Como sabe, II Macabeus faz parte dos livros que os protestantes/evangélicos consideram apócrifos ou não inspirados. É significativo que seja aí que encontra a única referência à oração pelos mortos.
Não conheço muito o meio católico romano mas julgo que as missas que se mandam rezar pelos mortos têm menos a ver com a comunhão entre irmãos e mais com um pagamento a favor da alma do defundo. Lembre-se que a Reforma de Lutero teve um grande impulso precisamente nesta área. Para conseguir dinheiro para contruir a Catedral de S. Pedro apregoava-se na Europa a seguinte indulgência:
- Quando a moeda tilintar no fundo caixa uma alma se elevará do purgatório.
 
Prezado David, falo de coração e como alguém que vive no meio católico romano (aliás, obrigado por sua sinceridade em dizer que conhece pouco esse meio): as missas pelos mortos são vistas por todos os católicos como advindas da comunhão entre nós. Falo dos católicos por opção, e não os por tradição da família.

Há, de fato, um costume de se demonstrar a gratidão pela missa oferecida: algumas vezes, se levam flores para se colocar nos altares, outras vezes se prefere dar dinheiro (que é o bem mais volátil, e por isso mais útil, pois com isso se ajuda a pagar as contas dos templos, luz, água, manutenção, etc.). E sabe quanto se costuma doar aqui na minha região (Brasil)? O equivalente a metade de um pão de 30 gramas.

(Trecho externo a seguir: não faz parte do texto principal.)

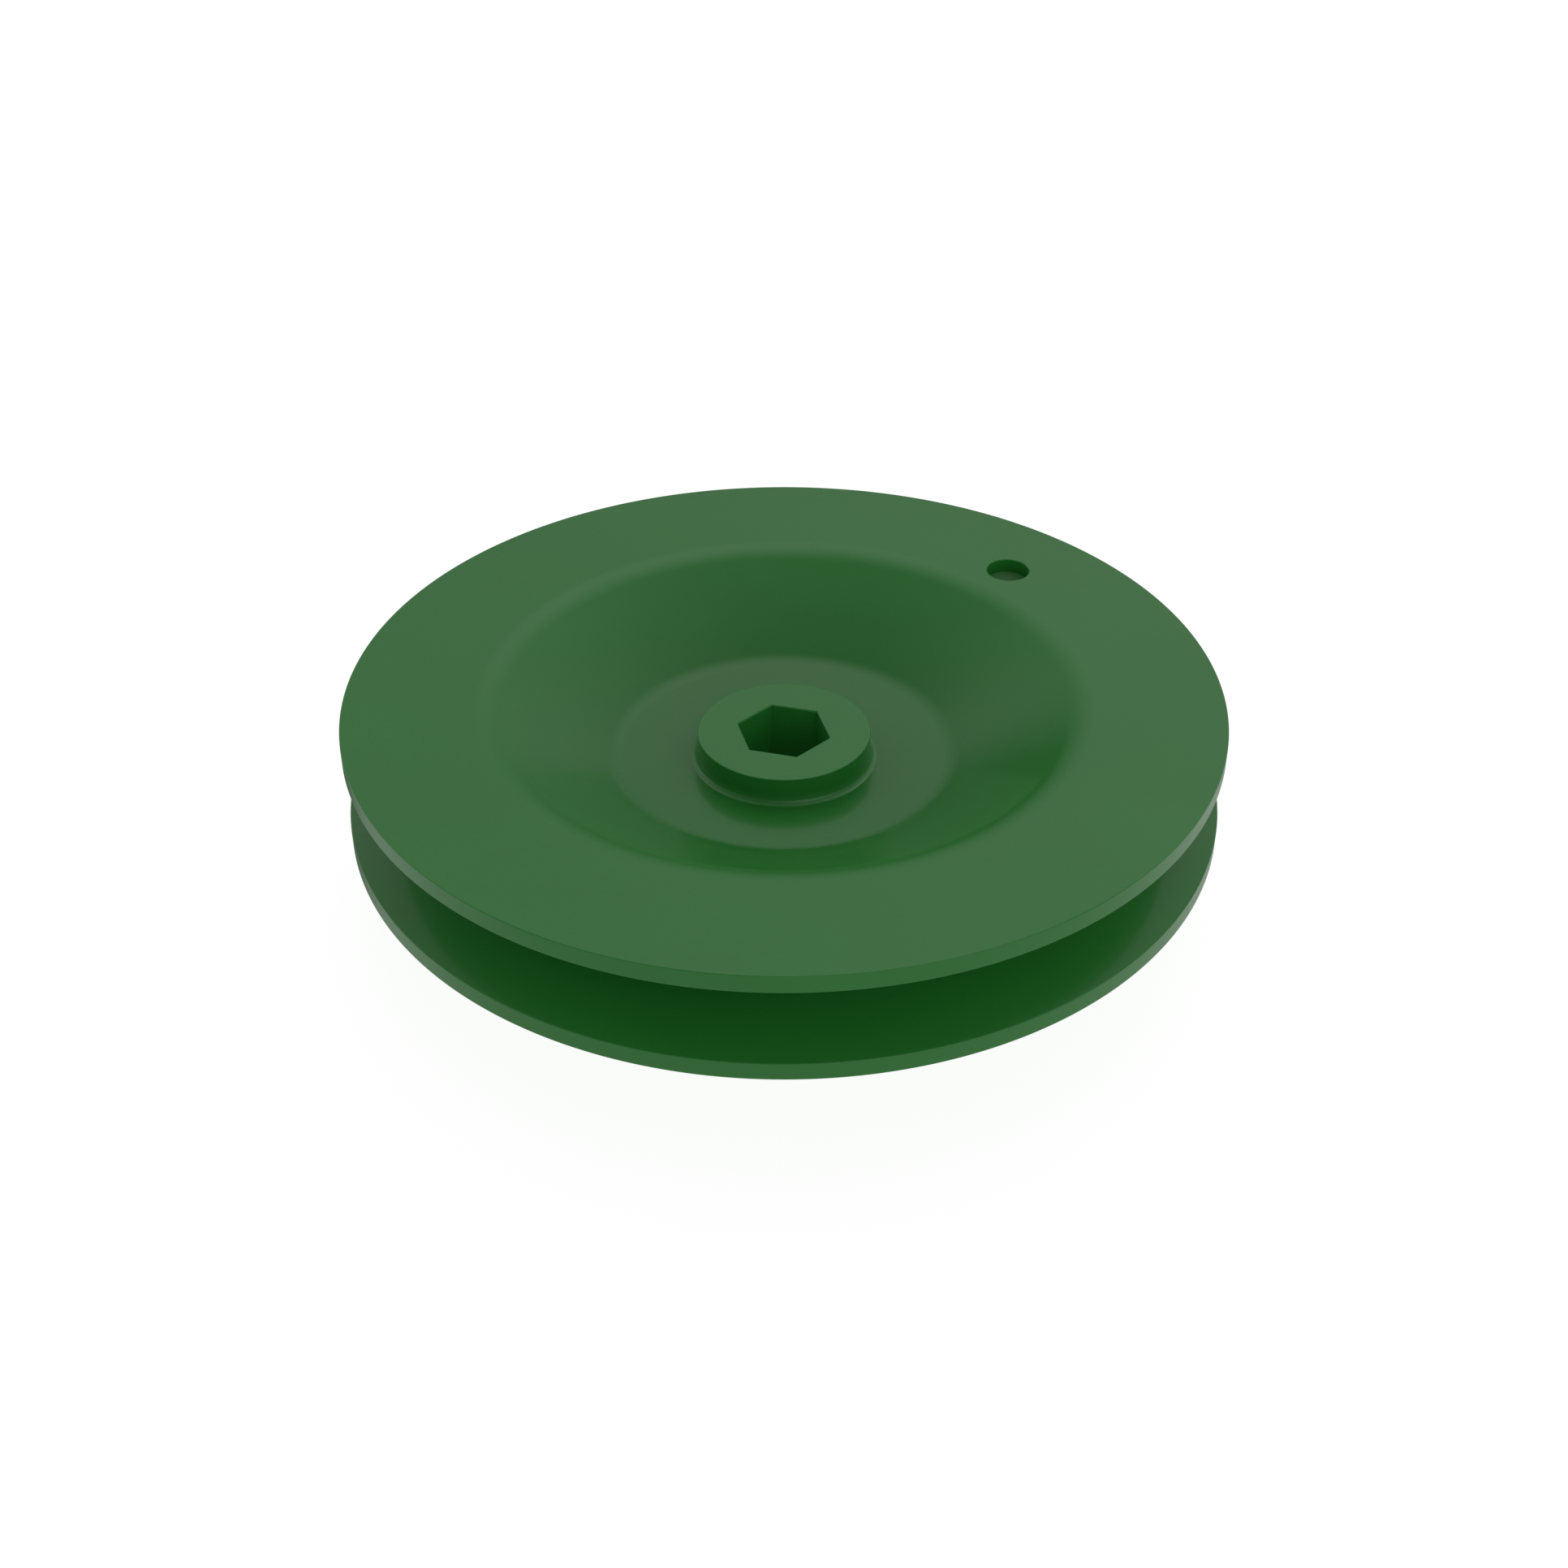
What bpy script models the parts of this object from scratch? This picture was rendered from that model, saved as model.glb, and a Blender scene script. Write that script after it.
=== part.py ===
"""V belt pulley: a two-half steel sheave welded to a hub with a hexagonal bore.

Metres, +Z up. The origin is on the shaft axis at the hub's lower end face, and the
balance hole lies on the +Y side. Every round piece is turned from a profile of
(radius, height) points; the two halves meet at the middle plane of the belt groove.
"""
import math

import bpy
import bmesh
from mathutils import Vector

# Rim and belt groove
OUTER_RADIUS = 0.100
OVERALL_WIDTH = 0.02664         # between the two flange faces
RIM_EDGE = 0.00415              # height of each flange's cylindrical edge
GROOVE_HALF_ANGLE = math.radians(19.0)
GROOVE_DEPTH = 0.019
GROOVE_ROOT_RADIUS = 0.0022

# Dish pressed into the upper half, and the webs of both halves
DISH_DEPTH = 0.0162             # from the upper flange face down to the foot of the cone
FLOOR_FALL = 0.0010             # how much lower the dish floor lies at the hub
DISH_SLOPE = math.radians(30.0)
DISH_TOP_RADIUS = 0.0672        # where the flat face and the cone would meet
UPPER_BEND_RADIUS = 0.013
LOWER_BEND_RADIUS = 0.009
WEB_THICKNESS = 0.0036          # of the upper web at the hub
BACK_RECESS_DEPTH = 0.0023      # recess in the lower half's outer face
BACK_RECESS_RADIUS = 0.070
BACK_BEND_RADIUS = 0.004

# Hub
HUB_RADIUS = 0.01994
HUB_LENGTH = 0.041
HUB_PROJECTION = 0.025          # of the hub below the lower flange face
HUB_CHAMFER = 0.001
HEX_ACROSS_FLATS = 0.01905      # 3/4 in hexagonal shaft
UPPER_WELD_LEG = 0.0024
LOWER_WELD_LEG = 0.0040

# Balance hole, drilled into the upper flange with a 118 degree point
BALANCE_HOLE_RADIUS = 0.00522
BALANCE_HOLE_DEPTH = 0.00346
BALANCE_HOLE_CENTRE = 0.0787
DRILL_POINT_HALF_ANGLE = math.radians(59.0)

# Projection welds that join the two halves between groove and dish
NUGGET_COUNT = 12
NUGGET_CIRCLE = 0.066
NUGGET_RADIUS = 0.0035
NUGGET_THICKNESS = 0.0018

GAP = 0.0003                    # clearance between neighbouring pieces
ROUND_STEPS = 72
SMALL_ROUND_STEPS = 24
BEAD_SEGMENTS = 4
BEAD_EDGE_SHARE = 0.12          # blunt edge of a weld bead, as a share of its leg
CUT_MARGIN = 0.001              # how far a cutter reaches past the face it opens
SHARP_ANGLE = math.radians(35.0)

# Heights worked out from the values above
LOWER_FACE = HUB_PROJECTION
UPPER_FACE = LOWER_FACE + OVERALL_WIDTH
MID_PLANE = LOWER_FACE + OVERALL_WIDTH / 2
CONE_FOOT = UPPER_FACE - DISH_DEPTH
DISH_FLOOR = CONE_FOOT - FLOOR_FALL     # at the hub
UPPER_WEB_UNDERSIDE = DISH_FLOOR - WEB_THICKNESS
LOWER_WEB_TOP = UPPER_WEB_UNDERSIDE - GAP
LOWER_WEB_UNDERSIDE = LOWER_FACE + BACK_RECESS_DEPTH
WEB_BORE_RADIUS = HUB_RADIUS + GAP
GROOVE_ROOT = OUTER_RADIUS - GROOVE_DEPTH
GROOVE_ROOT_HALF_WIDTH = (OVERALL_WIDTH / 2 - RIM_EDGE
                          - GROOVE_DEPTH * math.tan(GROOVE_HALF_ANGLE))

PAINT = (0.0285, 0.266, 0.0366, 1.0)
BARE_STEEL = (0.46, 0.45, 0.43, 1.0)


def clear_scene():
    for scene_object in list(bpy.data.objects):
        bpy.data.objects.remove(scene_object, do_unlink=True)


def make_collection(name):
    collection = bpy.data.collections.new(name)
    bpy.context.scene.collection.children.link(collection)
    return collection


def make_material(name, colour, roughness, metallic):
    material = bpy.data.materials.new(name)
    material.use_nodes = True
    shader = material.node_tree.nodes["Principled BSDF"]
    shader.inputs["Base Color"].default_value = colour
    shader.inputs["Roughness"].default_value = roughness
    shader.inputs["Metallic"].default_value = metallic
    return material


def rounded_corner(before, corner, after, radius, segments):
    """Points of the arc that rounds a profile's corner."""
    before, corner, after = Vector(before), Vector(corner), Vector(after)
    towards_before = (before - corner).normalized()
    towards_after = (after - corner).normalized()
    half_angle = towards_before.angle(towards_after) / 2
    bisector = (towards_before + towards_after).normalized()
    centre = corner + bisector * radius / math.sin(half_angle)
    reach = radius / math.tan(half_angle)
    start = corner + towards_before * reach - centre
    end = corner + towards_after * reach - centre
    start_angle = math.atan2(start.y, start.x)
    sweep = (math.atan2(end.y, end.x) - start_angle + math.pi) % math.tau - math.pi
    angles = [start_angle + sweep * step / segments for step in range(segments + 1)]
    return [(centre.x + radius * math.cos(angle), centre.y + radius * math.sin(angle))
            for angle in angles]


def rounded_profile(points, bends):
    """Profile with some corners rounded; bends maps a corner's index to (radius, segments)."""
    profile = []
    for index, point in enumerate(points):
        if index in bends:
            radius, segments = bends[index]
            profile += rounded_corner(points[index - 1], point, points[index + 1], radius, segments)
        else:
            profile.append(point)
    return profile


def turned(name, collection, profile, closed, steps=ROUND_STEPS):
    """Turn a profile of (radius, height) points about the shaft axis."""
    mesh = bpy.data.meshes.new(name)
    shape = bmesh.new()
    corners = [shape.verts.new((radius, 0.0, height)) for radius, height in profile]
    for first, second in zip(corners, corners[1:]):
        shape.edges.new((first, second))
    if closed:
        shape.edges.new((corners[-1], corners[0]))
    shape.to_mesh(mesh)
    shape.free()
    piece = bpy.data.objects.new(name, mesh)
    collection.objects.link(piece)
    screw = piece.modifiers.new("Turn", "SCREW")
    screw.axis = "Z"
    screw.angle = math.tau
    screw.steps = steps
    screw.render_steps = steps
    screw.use_merge_vertices = True
    screw.merge_threshold = 0.00001
    return piece


def round_cutter(name, collection, location, radius, height, sides):
    """Prism centred on a location, used to cut other pieces."""
    mesh = bpy.data.meshes.new(name)
    shape = bmesh.new()
    bmesh.ops.create_cone(shape, cap_ends=True, segments=sides,
                          radius1=radius, radius2=radius, depth=height)
    shape.to_mesh(mesh)
    shape.free()
    cutter = bpy.data.objects.new(name, mesh)
    cutter.location = location
    collection.objects.link(cutter)
    return cutter


def hide_cutter(cutter):
    cutter.hide_render = True
    cutter.display_type = "WIRE"


def cut(piece, cutter):
    hide_cutter(cutter)
    boolean = piece.modifiers.new("Cut " + cutter.name, "BOOLEAN")
    boolean.operation = "DIFFERENCE"
    boolean.solver = "EXACT"
    boolean.object = cutter


def finish(piece, material):
    """Give a piece its material and smooth shading on its round surfaces."""
    piece.data.materials.append(material)
    dependencies = bpy.context.evaluated_depsgraph_get()
    mesh = bpy.data.meshes.new_from_object(piece.evaluated_get(dependencies))
    piece.modifiers.clear()
    piece.data = mesh
    mesh.name = piece.name
    mesh.shade_smooth()
    mesh.set_sharp_from_angle(angle=SHARP_ANGLE)


def cone_radius(height, drop=0.0):
    """Radius of the dish's cone at a height, or of the same cone moved down by drop."""
    return DISH_TOP_RADIUS - (UPPER_FACE - height - drop) / math.tan(DISH_SLOPE)


def nugget_places():
    for number in range(NUGGET_COUNT):
        angle = math.tau * (number + 0.5) / NUGGET_COUNT
        yield number + 1, Vector((NUGGET_CIRCLE * math.cos(angle),
                                  NUGGET_CIRCLE * math.sin(angle), MID_PLANE))


def cut_nugget_pockets(piece, cutters):
    """Shallow pockets in the joint face, one for each projection weld."""
    for number, place in nugget_places():
        pocket = round_cutter(f"{piece.name}_pocket_{number:02d}", cutters, place,
                              NUGGET_RADIUS + GAP, NUGGET_THICKNESS + 2 * GAP, SMALL_ROUND_STEPS)
        cut(piece, pocket)


def build_upper_half(parts, cutters):
    """Flat flange, upper groove wall and the dished web."""
    joint = MID_PLANE + GAP / 2
    web_drop = WEB_THICKNESS / math.cos(DISH_SLOPE)
    points = [
        (OUTER_RADIUS, UPPER_FACE),
        (OUTER_RADIUS, UPPER_FACE - RIM_EDGE),
        (GROOVE_ROOT, MID_PLANE + GROOVE_ROOT_HALF_WIDTH),
        (GROOVE_ROOT, joint),
        (cone_radius(joint, web_drop), joint),
        (cone_radius(UPPER_WEB_UNDERSIDE, web_drop), UPPER_WEB_UNDERSIDE),
        (WEB_BORE_RADIUS, UPPER_WEB_UNDERSIDE),
        (WEB_BORE_RADIUS, DISH_FLOOR),
        (cone_radius(CONE_FOOT), CONE_FOOT),
        (DISH_TOP_RADIUS, UPPER_FACE),
        (OUTER_RADIUS, UPPER_FACE),
    ]
    bends = {2: (GROOVE_ROOT_RADIUS, 3), 8: (LOWER_BEND_RADIUS, 4), 9: (UPPER_BEND_RADIUS, 4)}
    profile = rounded_profile(points, bends)[:-1]
    half = turned("upper_sheave_half", parts, profile, closed=True)
    cut_nugget_pockets(half, cutters)
    cut(half, build_balance_drill(cutters))
    finish(half, make_material("upper_half_paint", PAINT, 0.30, 0.0))


def build_balance_drill(cutters):
    """Cutter of the balance hole: a drilled cylinder with its conical point."""
    point_depth = BALANCE_HOLE_RADIUS / math.tan(DRILL_POINT_HALF_ANGLE)
    profile = [
        (0.0, CUT_MARGIN),
        (BALANCE_HOLE_RADIUS, CUT_MARGIN),
        (BALANCE_HOLE_RADIUS, -BALANCE_HOLE_DEPTH),
        (0.0, -BALANCE_HOLE_DEPTH - point_depth),
    ]
    drill = turned("balance_drill", cutters, profile, closed=False, steps=SMALL_ROUND_STEPS)
    drill.location = (0.0, BALANCE_HOLE_CENTRE, UPPER_FACE)
    return drill


def build_lower_half(parts, cutters):
    """Lower groove wall and the web that lies under the dish, with a recessed back."""
    joint = MID_PLANE - GAP / 2
    web_drop = (WEB_THICKNESS + GAP) / math.cos(DISH_SLOPE)
    recess_run = BACK_RECESS_DEPTH / math.tan(DISH_SLOPE)
    points = [
        (GROOVE_ROOT, joint),
        (GROOVE_ROOT, MID_PLANE - GROOVE_ROOT_HALF_WIDTH),
        (OUTER_RADIUS, LOWER_FACE + RIM_EDGE),
        (OUTER_RADIUS, LOWER_FACE),
        (BACK_RECESS_RADIUS, LOWER_FACE),
        (BACK_RECESS_RADIUS - recess_run, LOWER_WEB_UNDERSIDE),
        (WEB_BORE_RADIUS, LOWER_WEB_UNDERSIDE),
        (WEB_BORE_RADIUS, LOWER_WEB_TOP),
        (cone_radius(LOWER_WEB_TOP, web_drop), LOWER_WEB_TOP),
        (cone_radius(joint, web_drop), joint),
    ]
    bends = {1: (GROOVE_ROOT_RADIUS, 3), 4: (BACK_BEND_RADIUS, 2), 5: (BACK_BEND_RADIUS, 2)}
    half = turned("lower_sheave_half", parts, rounded_profile(points, bends), closed=True)
    cut_nugget_pockets(half, cutters)
    finish(half, make_material("lower_half_paint", PAINT, 0.30, 0.0))


def build_hub(parts, cutters):
    """Turned hub with the hexagonal bore right through it."""
    profile = [
        (0.0, HUB_LENGTH),
        (HUB_RADIUS, HUB_LENGTH),
        (HUB_RADIUS, HUB_CHAMFER),
        (HUB_RADIUS - HUB_CHAMFER, 0.0),
        (0.0, 0.0),
    ]
    hub = turned("hub", parts, profile, closed=False)
    hex_radius = HEX_ACROSS_FLATS / math.sqrt(3.0)
    broach = round_cutter("hex_broach", cutters, (0.0, 0.0, HUB_LENGTH / 2),
                          hex_radius, HUB_LENGTH + 2 * CUT_MARGIN, 6)
    cut(hub, broach)
    finish(hub, make_material("hub_paint", PAINT, 0.32, 0.0))


def build_fillet_weld(parts, name, web_face, direction, leg):
    """Concave weld bead in the corner of hub and web; direction is +1 above a web, -1 below."""
    root = web_face + direction * GAP
    edge = leg * BEAD_EDGE_SHARE
    centre = Vector((WEB_BORE_RADIUS + leg, root + direction * leg))
    bead = [(WEB_BORE_RADIUS, root), (WEB_BORE_RADIUS + leg, root)]
    for step in range(BEAD_SEGMENTS + 1):
        angle = math.pi / 2 * step / BEAD_SEGMENTS
        bead.append((centre.x - (leg - edge) * math.sin(angle),
                     centre.y - direction * (leg - edge) * math.cos(angle)))
    bead.append((WEB_BORE_RADIUS, root + direction * leg))
    if direction > 0:
        bead.reverse()
    weld = turned(name, parts, bead, closed=True)
    finish(weld, make_material(name + "_paint", PAINT, 0.34, 0.0))


def build_nuggets(parts):
    """Weld nuggets in the pockets between the halves."""
    steel = make_material("nugget_steel", BARE_STEEL, 0.45, 1.0)
    for number, place in nugget_places():
        nugget = round_cutter(f"weld_nugget_{number:02d}", parts, place,
                              NUGGET_RADIUS, NUGGET_THICKNESS, SMALL_ROUND_STEPS)
        finish(nugget, steel)


def main():
    clear_scene()
    parts = make_collection("v_belt_pulley")
    cutters = make_collection("cutters")
    build_upper_half(parts, cutters)
    build_lower_half(parts, cutters)
    build_hub(parts, cutters)
    build_fillet_weld(parts, "upper_hub_weld", DISH_FLOOR, 1, UPPER_WELD_LEG)
    build_fillet_weld(parts, "lower_hub_weld", LOWER_WEB_UNDERSIDE, -1, LOWER_WELD_LEG)
    build_nuggets(parts)


main()
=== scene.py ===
"""Looks of the V belt pulley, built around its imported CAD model.

Metres, in the frame of the CAD: +Z along the shaft, the balance hole on the +Y side.
The sheave halves, the hub and the weld beads are turned again here as fine smooth
meshes with broken edges; the weld nuggets sealed between the halves stay as they are.
"""
import math

import bpy
import bmesh
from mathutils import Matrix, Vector


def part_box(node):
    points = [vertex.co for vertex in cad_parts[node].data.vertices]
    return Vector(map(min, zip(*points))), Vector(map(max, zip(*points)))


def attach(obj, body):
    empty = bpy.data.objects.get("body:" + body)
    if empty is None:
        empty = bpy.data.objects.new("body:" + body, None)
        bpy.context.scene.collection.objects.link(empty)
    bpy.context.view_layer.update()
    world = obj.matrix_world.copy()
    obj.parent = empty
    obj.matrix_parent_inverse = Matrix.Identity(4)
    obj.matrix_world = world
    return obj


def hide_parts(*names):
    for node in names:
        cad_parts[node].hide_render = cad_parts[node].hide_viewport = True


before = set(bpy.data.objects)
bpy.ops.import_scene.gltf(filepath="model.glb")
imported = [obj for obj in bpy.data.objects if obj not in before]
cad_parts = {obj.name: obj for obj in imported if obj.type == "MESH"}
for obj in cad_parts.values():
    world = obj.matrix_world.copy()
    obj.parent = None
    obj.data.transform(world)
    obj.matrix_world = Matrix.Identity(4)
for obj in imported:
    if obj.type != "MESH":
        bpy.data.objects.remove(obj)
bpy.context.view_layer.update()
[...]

De qualquer maneira, é um ato livre.

De fato, Lutero negou a inspiração divina do livro de Macabeus, mas que era considerado tal por milênios: os próprios judeus da época e região de Jesus (e também o próprio Jesus, evidentemente), o consideravam Palavra de Deus.

A negação de Lutero não infirma o fato de que sempre foi prática dos cristãos (estudos arqueológicos demonstram isso às escâncaras) a oração pelos falecidos.